Alicia Keys' new album 'Here' is doing great on the billboard charts, but it's somewhat of a departure for the 35-year-old recording artist. This time she's ditching the typical love songs and tackling things like social justice and women's issues with her lyrics. Let's hear more from Keys and what she has to say about "Here".
Alicia Keys is winning. Not because you say she is, but because she says she is.
As the piano-playing singer releases her sixth album and reflects on the 15 years since she put out her Grammy-winning debut album "Songs in A minor," she feels content. Super content.
When asked about her future goals, this is what she had to say:
"I already won. And I won because I've been able to create and maintain what I believe is my artistic vision, you know what I mean? A real artistic vision that I've had from the beginning, especially with this record. More than I ever have before. More clearly than I ever have before with more intention, more purpose, more like, you know, craftsmanship. With a deeper, better writing style and musicianship and rawness and realness and honesty and vulnerability. And like, and I honor that," said Alicia Keys.
Keys has had a string of hits and successes since 2001, winning 15 Grammy Awards and launching hits with "No One", "Fallin'" and other tracks. She's seen her album sales not match previous releases _ much like most of the recording industry. Despite debuting at No. 2 on Billboard's 200 albums chart this month, her new album "Here" only moved 50,000 equivalent album units in its first week.
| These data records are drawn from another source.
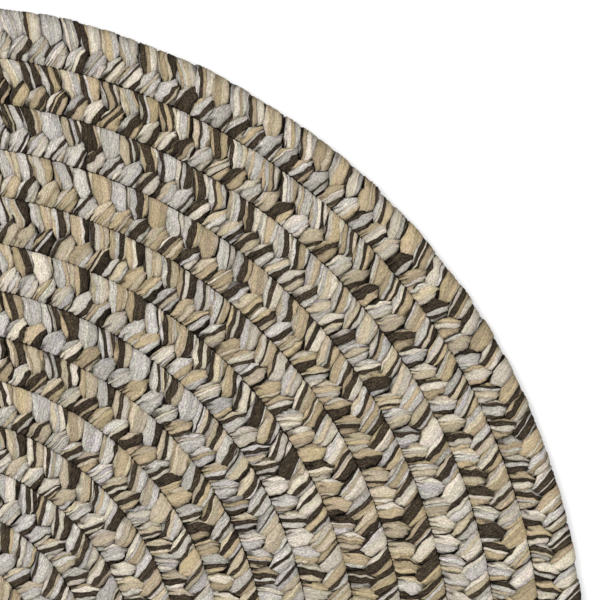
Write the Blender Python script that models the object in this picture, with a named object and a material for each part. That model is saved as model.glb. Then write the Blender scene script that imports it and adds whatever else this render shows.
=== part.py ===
"""Round braided rug: one long plait of three strands, coiled flat and laced row to row.

The rug lies flat with its good side up. Its origin is on the floor, under the middle of its outline.
Metres, +Z up. Seen from above, the coil grows clockwise from the middle to the tail.
"""
import math

import bmesh
import bpy
from mathutils import Vector

# Sizes of the plait and of the coil
ROW_WIDTH = 0.0305          # width of the plait, which is one row of the rug
THICKNESS = 0.012           # floor to the crown of a row
GROOVE_TOP = 0.0078         # height of the groove between two rows, on top
GROOVE_UNDER = 0.0030       # height of the groove between two rows, underneath
TURNS = 15.5                # turns of the coil from its start to the tip of its tail
TAIL_TURNS = 0.17           # share of the last turn over which the plait narrows to its tip
START_ANGLE = math.radians(54)   # where the coil starts, clockwise from +Y

# The rows about two thirds of the way out are laced a little closer to the middle
SLACK = 0.0038
SLACK_RADIUS = 0.261
SLACK_SPREAD = 0.071

# The last row is wider on one side of the rug than on the other
LEAN_X, LEAN_Y = -0.0022, 0.0031   # how far its outer edge lies off the middle of the other rows
LEAN_FROM, LEAN_FULL = 14.2, 14.7  # the turns over which it moves there

# How finely the shape is drawn
STEPS = ((0, 22), (5, 44), (13, 88))          # from this turn on, straight steps in one turn
TOP_STATIONS = (0.0, 0.22, 0.5, 0.78, 1.0)    # points across a row, on top
UNDER_STATIONS = (0.0, 0.2, 0.8, 1.0)         # and underneath, flat between the middle two
WELD = 0.00001

COLOUR = (0.296, 0.254, 0.195, 1.0)


def clear_scene():
    for item in list(bpy.data.objects):
        bpy.data.objects.remove(item, do_unlink=True)


def coil_radius(turns):
    """Radius of the plait's outer edge, this many turns from the start of the coil."""
    even = ROW_WIDTH * turns
    slack = SLACK * math.exp(-((even - SLACK_RADIUS) / SLACK_SPREAD) ** 2)
    moved = min(1.0, max(0.0, (turns - LEAN_FROM) / (LEAN_FULL - LEAN_FROM)))
    angle = START_ANGLE + 2 * math.pi * turns
    lean = LEAN_X * math.sin(angle) + LEAN_Y * math.cos(angle)
    return even - slack + lean * moved ** 2 * (3 - 2 * moved)


def row_edges(turns):
    """Inner and outer radius of the plait: each turn lies against the turn before it."""
    inner = max(0.0, coil_radius(turns - 1))
    width = max(0.0, coil_radius(turns) - inner)
    tail = (turns - (TURNS - TAIL_TURNS)) / TAIL_TURNS
    if tail > 0:
        width *= math.cos(min(tail, 1.0) * math.pi / 2)
    return inner, inner + width


def top_height(across, fullness):
    """Crowned over the row, down to the groove at both of its edges."""
    crown = 1 - abs(2 * across - 1) ** 3
    return GROOVE_TOP + (THICKNESS - GROOVE_TOP) * crown * math.sqrt(fullness)


def under_height(across, fullness):
    """Flat on the floor but for the grooves."""
    flat = 0.0 if across in (0.0, 1.0) else 1.0
    return GROOVE_UNDER * (1 - flat * min(1.0, 3 * fullness))


def places_along():
    """Where the shape is drawn along the coil, in turns from its start."""
    places = []
    ends = [start for start, _ in STEPS[1:]] + [TURNS]
    for (start, steps), end in zip(STEPS, ends):
        places += [start + step / steps for step in range(round((end - start) * steps))]
    return places + [TURNS]


def place_on_neighbour(turns):
    """The nearest place, going back, where the turn before this one is drawn."""
    steps = [steps for start, steps in STEPS if turns - 1 >= start]
    if not steps:
        return turns
    return 1 + math.floor((turns - 1) * steps[-1] + 0.01) / steps[-1]


def sheet(bm, stations, height):
    """One face of the plait, from a flat grid laid along the coil and welded row to row."""
    places = places_along()
    columns, rows = len(places) - 1, len(stations) - 1
    grid = bmesh.ops.create_grid(bm, x_segments=columns, y_segments=rows, size=1.0)
    for vert in grid["verts"]:
        turns = places[round((vert.co.x + 1) / 2 * columns)]
        across = stations[round((vert.co.y + 1) / 2 * rows)]
        if across == 0.0:
            turns = place_on_neighbour(turns)
        inner, outer = row_edges(turns)
        radius = inner + (outer - inner) * across
        fullness = min(1.0, (outer - inner) / ROW_WIDTH)
        angle = START_ANGLE + 2 * math.pi * turns
        vert.co = Vector((radius * math.sin(angle), radius * math.cos(angle), height(across, fullness)))
    bmesh.ops.remove_doubles(bm, verts=grid["verts"], dist=WELD)


def close_rim(bm):
    """The wall that joins the top and the underside all the way round."""
    rim = [edge for edge in bm.edges if edge.is_boundary]
    bmesh.ops.bridge_loops(bm, edges=rim)


def centre_on_floor(bm):
    """Moves the rug so that the middle of its outline is over the origin."""
    middle = Vector()
    for axis in (0, 1):
        places = [vert.co[axis] for vert in bm.verts]
        middle[axis] = (min(places) + max(places)) / 2
    bmesh.ops.translate(bm, verts=bm.verts, vec=-middle)


def braid_material():
    material = bpy.data.materials.new("braid")
    material.use_nodes = True
    shader = material.node_tree.nodes["Principled BSDF"]
    shader.inputs["Base Color"].default_value = COLOUR
    shader.inputs["Roughness"].default_value = 0.95
    shader.inputs["Metallic"].default_value = 0.0
    return material


def build_rug(collection):
    bm = bmesh.new()
    sheet(bm, TOP_STATIONS, top_height)
    sheet(bm, UNDER_STATIONS, under_height)
    close_rim(bm)
    centre_on_floor(bm)
    bmesh.ops.triangulate(bm, faces=bm.faces)
    bmesh.ops.recalc_face_normals(bm, faces=bm.faces)
    mesh = bpy.data.meshes.new("braided_rug")
    bm.to_mesh(mesh)
    bm.free()
    mesh.shade_smooth()
    mesh.materials.append(braid_material())
    rug = bpy.data.objects.new("braided_rug", mesh)
    collection.objects.link(rug)
    return rug


def main():
    clear_scene()
    collection = bpy.data.collections.new("Braided rug")
    bpy.context.scene.collection.children.link(collection)
    build_rug(collection)


main()
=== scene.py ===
"""Looks of the round braided rug: the plait's three strands, the coil's inside, finish and light.

Metres, +Z up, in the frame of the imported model. Sizes across the plait are in millimetres where the
name says so. "Outer" is the side of a row that faces the rim, "inner" the side that faces the
middle. A lobe is the part of a strand that shows between two crossings. A wrap is a strand's way
round one edge of the plait, from the underside to the top, and its last part is the lobe.
"""
import math
from types import SimpleNamespace

import bpy
import numpy as np
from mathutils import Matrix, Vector


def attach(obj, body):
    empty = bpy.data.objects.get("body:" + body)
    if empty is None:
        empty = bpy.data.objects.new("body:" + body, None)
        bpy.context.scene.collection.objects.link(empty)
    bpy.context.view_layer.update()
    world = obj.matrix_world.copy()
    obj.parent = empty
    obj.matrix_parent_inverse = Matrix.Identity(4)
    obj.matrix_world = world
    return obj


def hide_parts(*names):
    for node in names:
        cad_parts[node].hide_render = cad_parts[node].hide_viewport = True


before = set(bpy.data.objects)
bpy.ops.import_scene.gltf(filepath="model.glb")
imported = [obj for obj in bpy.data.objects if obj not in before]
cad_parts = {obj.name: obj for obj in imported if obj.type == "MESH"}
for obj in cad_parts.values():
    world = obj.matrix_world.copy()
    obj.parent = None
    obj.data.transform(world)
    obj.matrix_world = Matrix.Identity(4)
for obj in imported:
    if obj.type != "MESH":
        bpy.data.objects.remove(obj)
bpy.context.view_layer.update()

# The coil, as the solid has it
ROW_WIDTH = 0.0305          # width of the plait, which is one row of the rug
THICKNESS = 0.012
TURNS = 15.5
TAIL_TURNS = 0.17           # share of the last turn over which the plait narrows to its tip
START_ANGLE = math.radians(54)
SLACK = 0.0038              # the rows about two thirds of the way out lie closer to the middle
SLACK_RADIUS = 0.261
SLACK_SPREAD = 0.071
LEAN_X, LEAN_Y = -0.0022, 0.0031        # how far the last row's outer edge lies off the middle
LEAN_FROM, LEAN_FULL = 14.2, 14.7       # the turns over which it moves there
OUTLINE_STEPS = 88          # straight steps in its last turn
GRID_STEPS = 40000          # steps in which places along the coil are looked up

# Where the plait gets narrower, at its start and at its tail
LEAST_FULLNESS = 0.02       # of the plait's width
LEAST_HEIGHT = 0.4          # of its height
LEAST_LOBE = 0.35           # of a lobe's length

# The plait
STRANDS = 3
LOBE = 0.01345              # along the row, from one lobe to the next of the same column
LOBE_MM = LOBE * 1000
FIRST_TURN = 0.30           # the strands begin here, in turns from the coil's start
SEED = 337
TONE_SEED = SEED + 100

# One period of a strand, from the fold at the outer edge: (across mm, height mm, along lobes,
# width lobes, thickness mm, roll mm, tilt mm). Across is measured from the row's inner edge.
OUTER_TOP = (
    (29.4, 5.7, -0.12, 1.10, 3.2, -2.4, 0.0),
    (29.2, 8.9, -0.05, 1.10, 3.5, -2.1, 0.3),
    (26.9, 9.7, 0.06, 1.10, 4.2, -1.5, 0.7),
    (22.8, 9.75, 0.21, 1.10, 4.6, -0.5, 0.9),
    (18.4, 9.7, 0.31, 1.05, 4.6, 0.8, 0.9),
    (15.6, 9.55, 0.36, 0.72, 4.4, 1.7, 0.8),
    (12.6, 8.6, 0.41, 0.30, 3.8, 2.5, 0.3),
)
INNER_UNDER = (
    (9.2, 5.0, 0.70, 0.50, 4.0, 3.5, 0.0),
    (4.0, 2.7, 1.28, 0.90, 4.6, 3.0, 0.0),
)
INNER_TOP = (
    (1.1, 5.7, 1.67, 1.10, 3.2, 2.4, 0.0),
    (1.4, 8.7, 1.68, 1.10, 3.5, 2.2, 0.3),
    (3.8, 9.55, 1.705, 1.10, 4.2, 1.4, 0.8),
    (7.6, 9.7, 1.74, 1.10, 4.6, 0.3, 1.2),
    (11.2, 9.6, 1.76, 1.05, 4.6, -0.8, 1.1),
    (14.0, 9.3, 1.82, 0.72, 4.4, -1.7, 0.8),
    (16.9, 8.1, 1.89, 0.30, 3.8, -2.5, 0.4),
)
OUTER_UNDER = (
    (20.4, 5.0, 2.10, 0.50, 4.0, -2.7, 0.0),
    (26.2, 2.7, 2.62, 0.90, 4.6, -2.6, 0.0),
)
STATIONS = np.array(OUTER_TOP + INNER_UNDER + INNER_TOP + OUTER_UNDER)
OUTER_DIVE = len(OUTER_TOP)                             # where the outer lobe goes under
INNER_FOLD = OUTER_DIVE + len(INNER_UNDER)              # where it turns up at the inner edge
INNER_DIVE = INNER_FOLD + len(INNER_TOP)                # where the inner lobe goes under
PERIOD_STATIONS = len(STATIONS)
TURNING_POINTS = (0, OUTER_DIVE, INNER_FOLD, INNER_DIVE, PERIOD_STATIONS)
TIPS = (OUTER_DIVE - 2, OUTER_DIVE - 1, INNER_DIVE - 2, INNER_DIVE - 1)
OUTER_EDGE = (0, 1, 2)
INNER_EDGE = (INNER_FOLD, INNER_FOLD + 1, INNER_FOLD + 2)

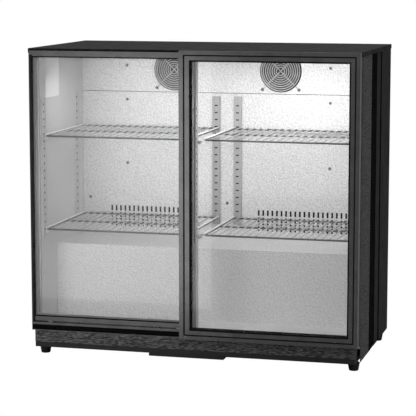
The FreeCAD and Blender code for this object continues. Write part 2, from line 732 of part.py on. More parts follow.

"I've been working on this music for quite a while and this particular album is where I feel like the most important album I've ever made, ever created and I love it the most, you know? So I feel like people are going to get so much a sense of who I am and have a chance to have so much conversation and dialogue. I feel like there's so much inside of it, that there is so much for you to feel and hear and get lost in and think about and be like. I expect your face to be very scrunched up when you listen to this album. That's how I would like you to react," said Alicia Keys.
Though she's satisfied, Keys says her new album does show that she's still growing - as a musician and a truth teller.
"In so many ways I feel so brand new. And I think that's also just because the place I've reached in myself. And that's why people say to me like, 'Man, this is a whole new energy that you have. Like a whole new vibe. What is all of that?' And that's like you know it's just learning and uncovering and getting to know of myself, right here, right now. And you know, that's why the album is called that because here we are right now, all of us right here. This is what it feels like and this is what it looks like according to me. And I wonder what it looks like according to you? And I have a feeling that we can relate," said Alicia Keys.
The album is also heavy on conversational interludes, much like Solange's recent "A Seat at the Table" and Lauryn Hill's epic "The Miseducation of Lauryn Hill".